To do:
Your task is to output the data exactly as it stands.

* Begin *

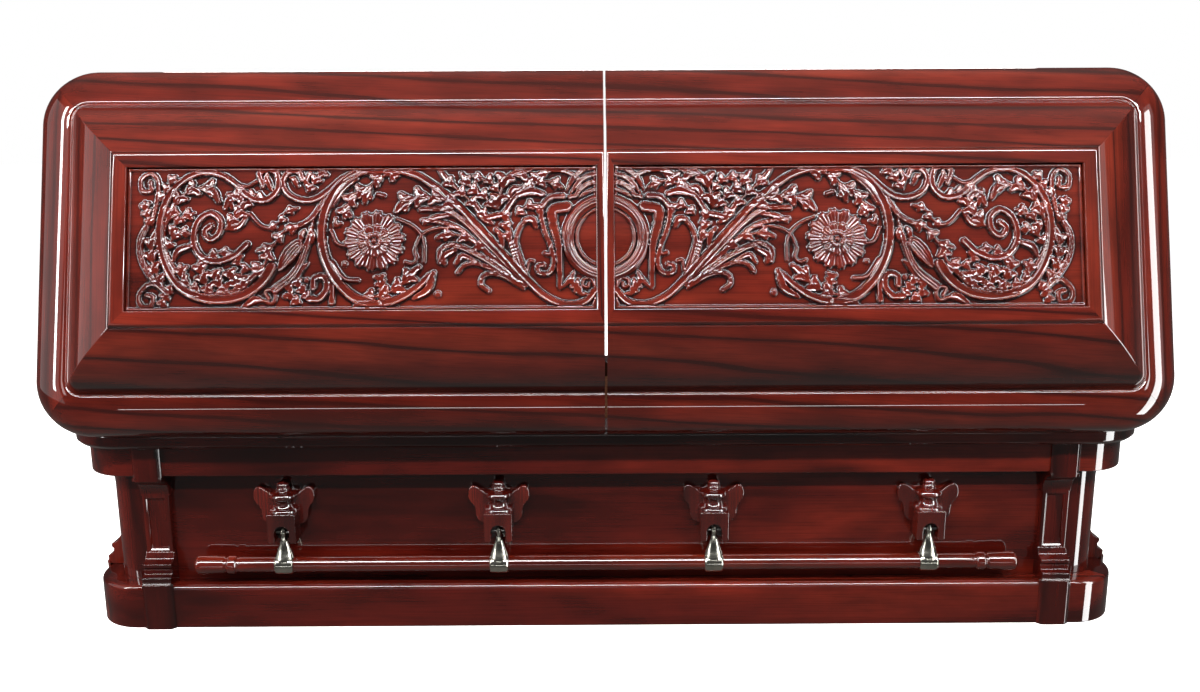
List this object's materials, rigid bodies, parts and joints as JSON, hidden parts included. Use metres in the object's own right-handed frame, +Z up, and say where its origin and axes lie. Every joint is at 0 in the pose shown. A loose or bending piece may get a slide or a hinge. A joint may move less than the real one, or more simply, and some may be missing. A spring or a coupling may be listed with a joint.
{
  "type": "funeral casket",
  "caption": "Lacquered mahogany burial casket with pilasters, swing-bar handles and half lids carved with scrolling leaves, shown open.",
  "frame": {"origin": "under the middle of the bottom board, on the surface the casket stands on", "axes": "+X along the casket, -Y towards the hinge side, +Z up"},
  "size_m": [2.12, 0.8297, 1.0796],
  "materials": {
    "mahogany": "high-gloss lacquer over dark red-brown mahogany",
    "lid_mahogany": "high-gloss lacquer over red-brown mahogany with wavy grain",
    "bare_wood": "unfinished board inside",
    "nickel": "polished nickel plate",
    "hinge_steel": "satin plated steel"
  },
  "bodies": {
    "casket_body": {"bottom_board": "bare_wood", "rim_frame": "mahogany", "side_panel_hinge": "mahogany", "side_panel_front": "mahogany", "end_panel_left": "mahogany", "end_panel_right": "mahogany", "corner_post_hinge_left": "mahogany", "corner_post_hinge_right": "mahogany", "corner_post_front_left": "mahogany", "corner_post_front_right": "mahogany", "base_rail_hinge": "mahogany", "base_rail_right": "mahogany", "base_rail_front": "mahogany", "base_rail_left": "mahogany", "frieze_rail_hinge": "mahogany", "frieze_rail_right": "mahogany", "frieze_rail_front": "mahogany", "frieze_rail_left": "mahogany", "pilaster_hinge_left": "mahogany", "pilaster_hinge_right": "mahogany", "pilaster_front_left": "mahogany", "pilaster_front_right": "mahogany", "pilaster_left_hinge": "mahogany", "pilaster_right_hinge": "mahogany", "pilaster_left_front": "mahogany", "pilaster_right_front": "mahogany", "handle_ear_hinge_1": "mahogany", "handle_ear_hinge_2": "mahogany", "handle_ear_hinge_3": "mahogany", "handle_ear_hinge_4": "mahogany", "handle_ear_front_1": "mahogany", "handle_ear_front_2": "mahogany", "handle_ear_front_3": "mahogany", "handle_ear_front_4": "mahogany", "hinge_1": "hinge_steel", "hinge_2": "hinge_steel", "hinge_3": "hinge_steel", "hinge_4": "hinge_steel"},
    "lid_left": {"lid_crown_hinge_left": "lid_mahogany", "lid_crown_end_left": "lid_mahogany", "lid_crown_front_left": "lid_mahogany", "lid_frame_left": "lid_mahogany", "carved_panel_left": "lid_mahogany"},
    "lid_right": {"lid_crown_hinge_right": "lid_mahogany", "lid_crown_end_right": "lid_mahogany", "lid_crown_front_right": "lid_mahogany", "lid_frame_right": "lid_mahogany", "carved_panel_right": "lid_mahogany"},
    "handle_hinge": {"handle_bar_hinge": "mahogany", "handle_arm_hinge_1": "nickel", "handle_arm_hinge_2": "nickel", "handle_arm_hinge_3": "nickel", "handle_arm_hinge_4": "nickel"},
    "handle_front": {"handle_bar_front": "mahogany", "handle_arm_front_1": "nickel", "handle_arm_front_2": "nickel", "handle_arm_front_3": "nickel", "handle_arm_front_4": "nickel"}
  },
  "joints": [
    {"name": "lid_left_hinge", "type": "hinge", "parent": "casket_body", "child": "lid_left", "pos_m": [0, -0.34, 0.408], "axis": [1, 0, 0], "range_deg": [-75, 0]},
    {"name": "lid_right_hinge", "type": "hinge", "parent": "casket_body", "child": "lid_right", "pos_m": [0, -0.34, 0.408], "axis": [1, 0, 0], "range_deg": [-75, 0]},
    {"name": "handle_hinge_swing", "type": "hinge", "parent": "casket_body", "child": "handle_hinge", "pos_m": [0, -0.312, 0.197], "axis": [-1, 0, 0], "range_deg": [0, 85]},
    {"name": "handle_front_swing", "type": "hinge", "parent": "casket_body", "child": "handle_front", "pos_m": [0, 0.312, 0.197], "axis": [1, 0, 0], "range_deg": [0, 85]}
  ]
}
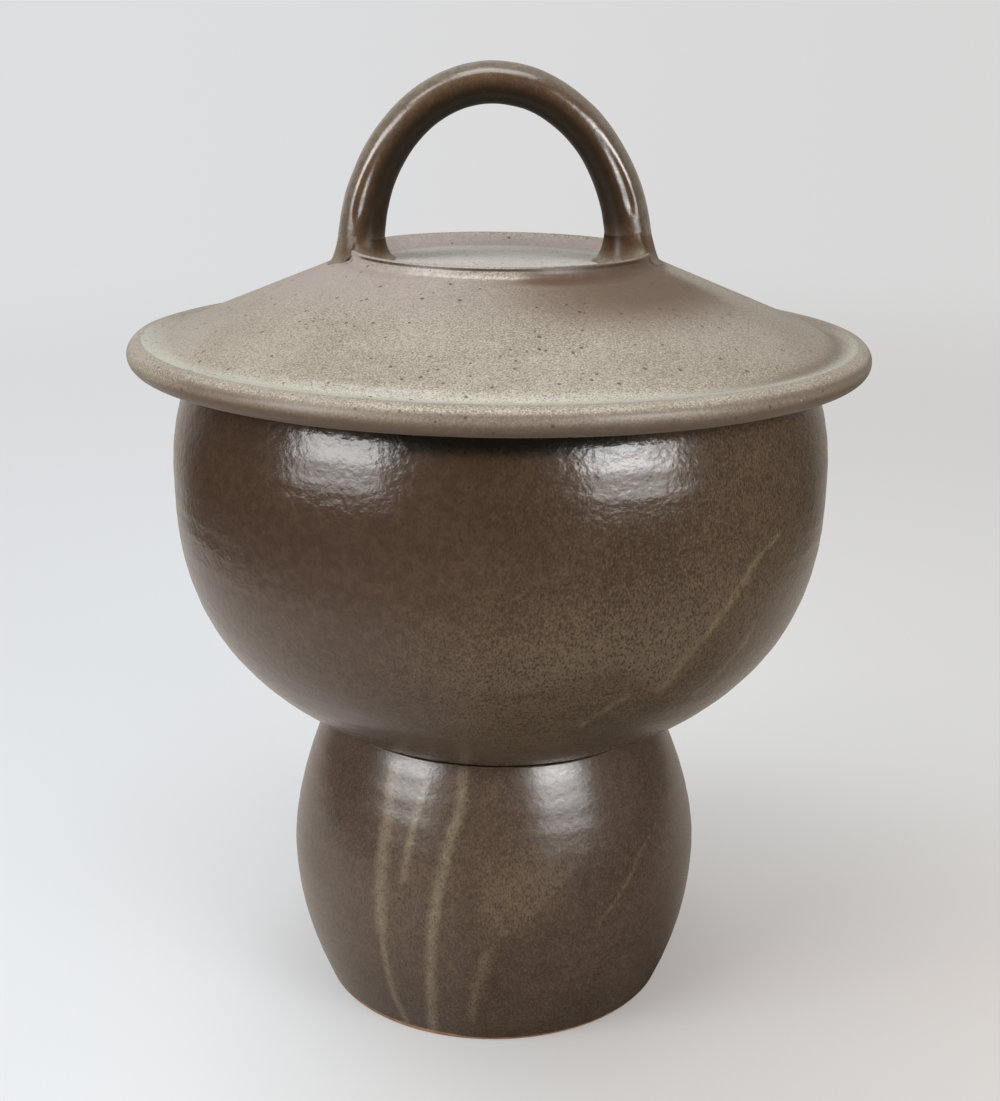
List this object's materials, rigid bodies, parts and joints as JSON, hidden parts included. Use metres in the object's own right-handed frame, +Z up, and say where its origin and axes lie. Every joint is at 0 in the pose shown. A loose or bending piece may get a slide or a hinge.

* End *

Output for this task:
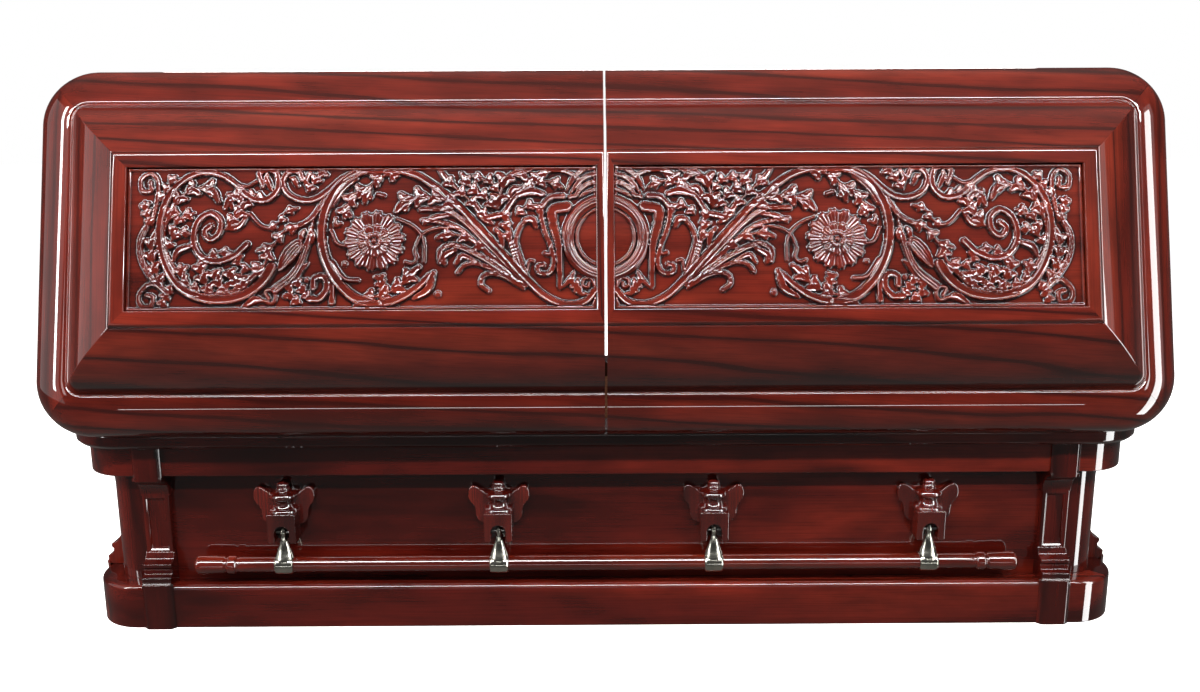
List this object's materials, rigid bodies, parts and joints as JSON, hidden parts included. Use metres in the object's own right-handed frame, +Z up, and say where its origin and axes lie. Every joint is at 0 in the pose shown. A loose or bending piece may get a slide or a hinge. A joint may move less than the real one, or more simply, and some may be missing. A spring or a coupling may be listed with a joint.
{
  "type": "funeral casket",
  "caption": "Lacquered mahogany burial casket with pilasters, swing-bar handles and half lids carved with scrolling leaves, shown open.",
  "frame": {"origin": "under the middle of the bottom board, on the surface the casket stands on", "axes": "+X along the casket, -Y towards the hinge side, +Z up"},
  "size_m": [2.12, 0.8297, 1.0796],
  "materials": {
    "mahogany": "high-gloss lacquer over dark red-brown mahogany",
    "lid_mahogany": "high-gloss lacquer over red-brown mahogany with wavy grain",
    "bare_wood": "unfinished board inside",
    "nickel": "polished nickel plate",
    "hinge_steel": "satin plated steel"
  },
  "bodies": {
    "casket_body": {"bottom_board": "bare_wood", "rim_frame": "mahogany", "side_panel_hinge": "mahogany", "side_panel_front": "mahogany", "end_panel_left": "mahogany", "end_panel_right": "mahogany", "corner_post_hinge_left": "mahogany", "corner_post_hinge_right": "mahogany", "corner_post_front_left": "mahogany", "corner_post_front_right": "mahogany", "base_rail_hinge": "mahogany", "base_rail_right": "mahogany", "base_rail_front": "mahogany", "base_rail_left": "mahogany", "frieze_rail_hinge": "mahogany", "frieze_rail_right": "mahogany", "frieze_rail_front": "mahogany", "frieze_rail_left": "mahogany", "pilaster_hinge_left": "mahogany", "pilaster_hinge_right": "mahogany", "pilaster_front_left": "mahogany", "pilaster_front_right": "mahogany", "pilaster_left_hinge": "mahogany", "pilaster_right_hinge": "mahogany", "pilaster_left_front": "mahogany", "pilaster_right_front": "mahogany", "handle_ear_hinge_1": "mahogany", "handle_ear_hinge_2": "mahogany", "handle_ear_hinge_3": "mahogany", "handle_ear_hinge_4": "mahogany", "handle_ear_front_1": "mahogany", "handle_ear_front_2": "mahogany", "handle_ear_front_3": "mahogany", "handle_ear_front_4": "mahogany", "hinge_1": "hinge_steel", "hinge_2": "hinge_steel", "hinge_3": "hinge_steel", "hinge_4": "hinge_steel"},
    "lid_left": {"lid_crown_hinge_left": "lid_mahogany", "lid_crown_end_left": "lid_mahogany", "lid_crown_front_left": "lid_mahogany", "lid_frame_left": "lid_mahogany", "carved_panel_left": "lid_mahogany"},
    "lid_right": {"lid_crown_hinge_right": "lid_mahogany", "lid_crown_end_right": "lid_mahogany", "lid_crown_front_right": "lid_mahogany", "lid_frame_right": "lid_mahogany", "carved_panel_right": "lid_mahogany"},
    "handle_hinge": {"handle_bar_hinge": "mahogany", "handle_arm_hinge_1": "nickel", "handle_arm_hinge_2": "nickel", "handle_arm_hinge_3": "nickel", "handle_arm_hinge_4": "nickel"},
    "handle_front": {"handle_bar_front": "mahogany", "handle_arm_front_1": "nickel", "handle_arm_front_2": "nickel", "handle_arm_front_3": "nickel", "handle_arm_front_4": "nickel"}
  },
  "joints": [
    {"name": "lid_left_hinge", "type": "hinge", "parent": "casket_body", "child": "lid_left", "pos_m": [0, -0.34, 0.408], "axis": [1, 0, 0], "range_deg": [-75, 0]},
    {"name": "lid_right_hinge", "type": "hinge", "parent": "casket_body", "child": "lid_right", "pos_m": [0, -0.34, 0.408], "axis": [1, 0, 0], "range_deg": [-75, 0]},
    {"name": "handle_hinge_swing", "type": "hinge", "parent": "casket_body", "child": "handle_hinge", "pos_m": [0, -0.312, 0.197], "axis": [-1, 0, 0], "range_deg": [0, 85]},
    {"name": "handle_front_swing", "type": "hinge", "parent": "casket_body", "child": "handle_front", "pos_m": [0, 0.312, 0.197], "axis": [1, 0, 0], "range_deg": [0, 85]}
  ]
}
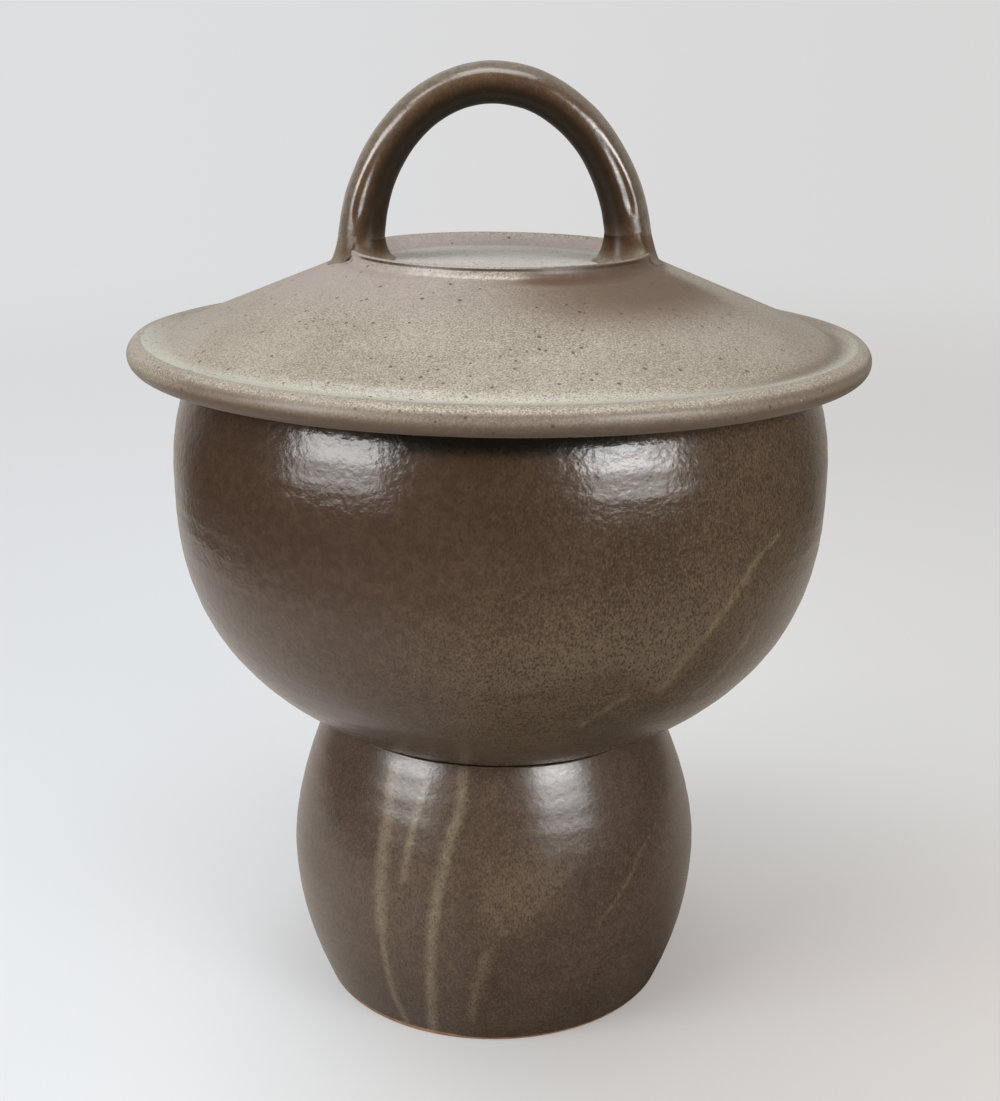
List this object's materials, rigid bodies, parts and joints as JSON, hidden parts included. Use metres in the object's own right-handed frame, +Z up, and say where its origin and axes lie. Every joint is at 0 in the pose shown. A loose or bending piece may get a slide or a hinge.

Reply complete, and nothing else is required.